[start ENTRIES]

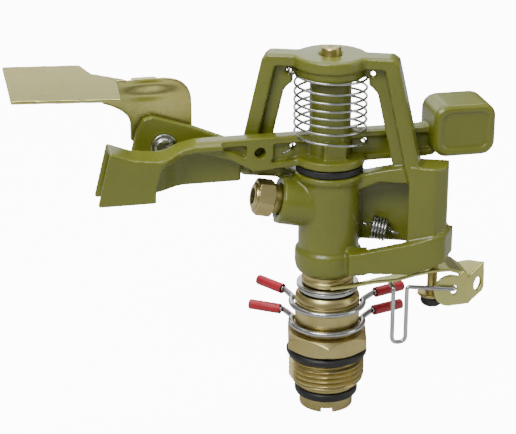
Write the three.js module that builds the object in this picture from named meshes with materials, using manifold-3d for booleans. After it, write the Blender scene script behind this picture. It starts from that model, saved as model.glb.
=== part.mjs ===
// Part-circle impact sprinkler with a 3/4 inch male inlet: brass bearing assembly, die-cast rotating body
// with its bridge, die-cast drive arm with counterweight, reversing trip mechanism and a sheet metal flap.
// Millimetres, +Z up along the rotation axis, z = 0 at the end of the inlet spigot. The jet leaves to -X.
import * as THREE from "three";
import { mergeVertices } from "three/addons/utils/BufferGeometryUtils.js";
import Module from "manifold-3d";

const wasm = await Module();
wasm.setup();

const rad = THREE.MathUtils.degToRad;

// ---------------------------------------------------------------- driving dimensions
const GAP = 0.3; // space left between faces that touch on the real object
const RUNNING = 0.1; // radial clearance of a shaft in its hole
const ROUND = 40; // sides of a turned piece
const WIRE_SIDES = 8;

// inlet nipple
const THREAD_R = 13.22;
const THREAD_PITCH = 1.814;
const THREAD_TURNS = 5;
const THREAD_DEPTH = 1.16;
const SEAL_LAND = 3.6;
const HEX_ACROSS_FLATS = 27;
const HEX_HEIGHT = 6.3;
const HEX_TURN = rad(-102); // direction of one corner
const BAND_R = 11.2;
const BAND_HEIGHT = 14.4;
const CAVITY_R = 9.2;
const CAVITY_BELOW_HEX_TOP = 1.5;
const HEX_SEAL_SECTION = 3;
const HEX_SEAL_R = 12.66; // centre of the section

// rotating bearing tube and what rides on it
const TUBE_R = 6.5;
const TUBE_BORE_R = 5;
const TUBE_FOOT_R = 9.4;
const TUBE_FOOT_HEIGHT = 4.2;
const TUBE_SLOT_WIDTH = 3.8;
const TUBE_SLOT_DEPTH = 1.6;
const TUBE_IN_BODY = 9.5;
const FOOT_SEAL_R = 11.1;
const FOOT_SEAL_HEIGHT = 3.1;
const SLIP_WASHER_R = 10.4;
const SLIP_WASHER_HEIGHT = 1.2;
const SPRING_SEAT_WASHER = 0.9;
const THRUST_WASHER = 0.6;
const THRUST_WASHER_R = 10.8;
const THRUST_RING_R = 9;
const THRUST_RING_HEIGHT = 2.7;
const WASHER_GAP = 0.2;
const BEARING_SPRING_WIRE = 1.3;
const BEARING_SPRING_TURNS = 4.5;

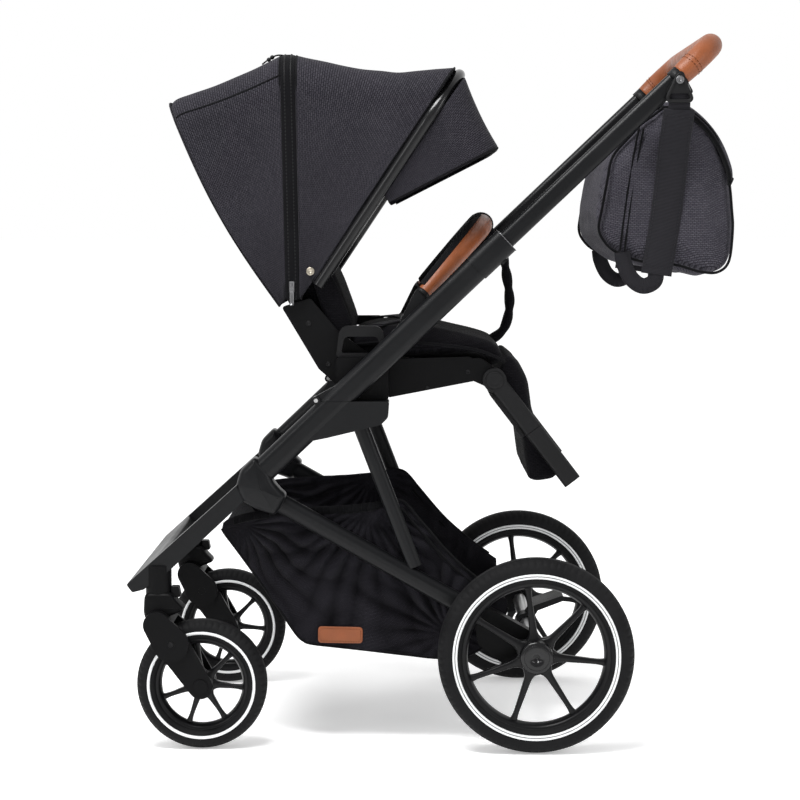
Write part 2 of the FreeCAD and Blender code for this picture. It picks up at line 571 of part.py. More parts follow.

[end ENTRIES]

_GOAL_.
Reproduce each entry exactly, leaving out nothing.

_RIGHT ANSWER_.
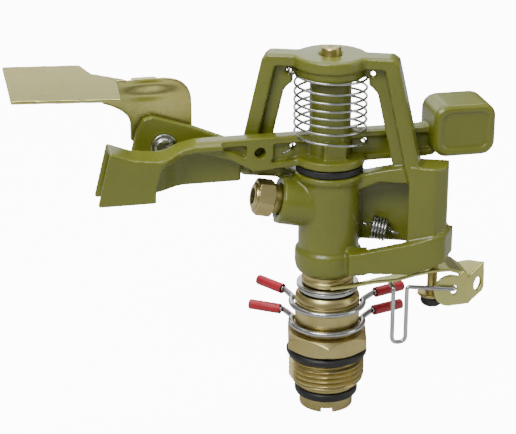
Write the three.js module that builds the object in this picture from named meshes with materials, using manifold-3d for booleans. After it, write the Blender scene script behind this picture. It starts from that model, saved as model.glb.
=== part.mjs ===
// Part-circle impact sprinkler with a 3/4 inch male inlet: brass bearing assembly, die-cast rotating body
// with its bridge, die-cast drive arm with counterweight, reversing trip mechanism and a sheet metal flap.
// Millimetres, +Z up along the rotation axis, z = 0 at the end of the inlet spigot. The jet leaves to -X.
import * as THREE from "three";
import { mergeVertices } from "three/addons/utils/BufferGeometryUtils.js";
import Module from "manifold-3d";

const wasm = await Module();
wasm.setup();

const rad = THREE.MathUtils.degToRad;

// ---------------------------------------------------------------- driving dimensions
const GAP = 0.3; // space left between faces that touch on the real object
const RUNNING = 0.1; // radial clearance of a shaft in its hole
const ROUND = 40; // sides of a turned piece
const WIRE_SIDES = 8;

// inlet nipple
const THREAD_R = 13.22;
const THREAD_PITCH = 1.814;
const THREAD_TURNS = 5;
const THREAD_DEPTH = 1.16;
const SEAL_LAND = 3.6;
const HEX_ACROSS_FLATS = 27;
const HEX_HEIGHT = 6.3;
const HEX_TURN = rad(-102); // direction of one corner
const BAND_R = 11.2;
const BAND_HEIGHT = 14.4;
const CAVITY_R = 9.2;
const CAVITY_BELOW_HEX_TOP = 1.5;
const HEX_SEAL_SECTION = 3;
const HEX_SEAL_R = 12.66; // centre of the section

// rotating bearing tube and what rides on it
const TUBE_R = 6.5;
const TUBE_BORE_R = 5;
const TUBE_FOOT_R = 9.4;
const TUBE_FOOT_HEIGHT = 4.2;
const TUBE_SLOT_WIDTH = 3.8;
const TUBE_SLOT_DEPTH = 1.6;
const TUBE_IN_BODY = 9.5;
const FOOT_SEAL_R = 11.1;
const FOOT_SEAL_HEIGHT = 3.1;
const SLIP_WASHER_R = 10.4;
const SLIP_WASHER_HEIGHT = 1.2;
const SPRING_SEAT_WASHER = 0.9;
const THRUST_WASHER = 0.6;
const THRUST_WASHER_R = 10.8;
const THRUST_RING_R = 9;
const THRUST_RING_HEIGHT = 2.7;
const WASHER_GAP = 0.2;
const BEARING_SPRING_WIRE = 1.3;
const BEARING_SPRING_TURNS = 4.5;

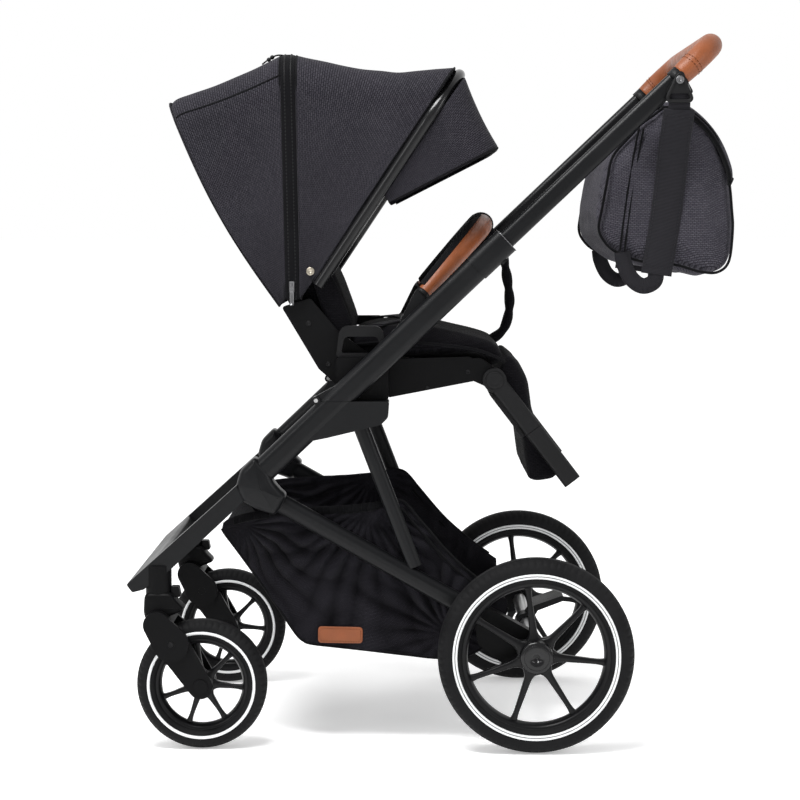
Write part 2 of the FreeCAD and Blender code for this picture. It picks up at line 571 of part.py. More parts follow.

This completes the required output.